We conclude, therefore, that proposing to increase the time between required station identification transmissions would not improve or enhance the operation of amateur service stations or otherwise be in the public interest.

Accordingly, we dismiss the Green Petition.

We also agree with the commenters that increasing the frequency of station identification as proposed in the Zook Petition is unnecessary and would be burdensome.

It also could lead to congestion, such as during a contest when many amateur operators are trying to contact a distant station.

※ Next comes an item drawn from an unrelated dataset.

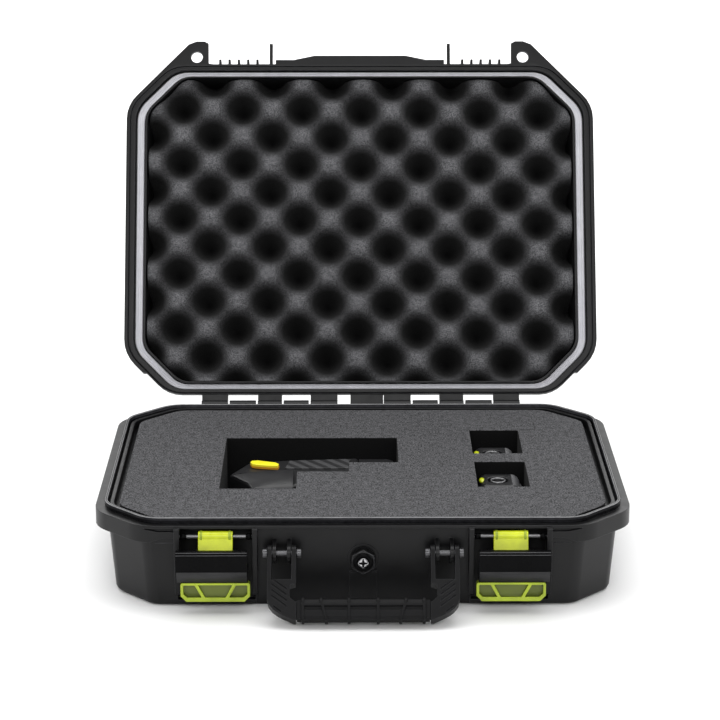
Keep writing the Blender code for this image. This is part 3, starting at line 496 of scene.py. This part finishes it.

Moreover, the petition does not demonstrate that so revising the station identification requirement would address the primary concern expressed by the petitioner – that many amateur radio operators do not identify their station timely or at all. Therefore, we agree with the comments that say, in various ways, that the problem of station operators not complying with the present rule is better addressed by enforcement of the present rule, rather than a rule change.

Finally, we note that while the current rule does not require identification at the beginning of a communication, many amateur stations already routinely begin a transmission with their call sign. Accordingly, we dismiss the Zook Petition.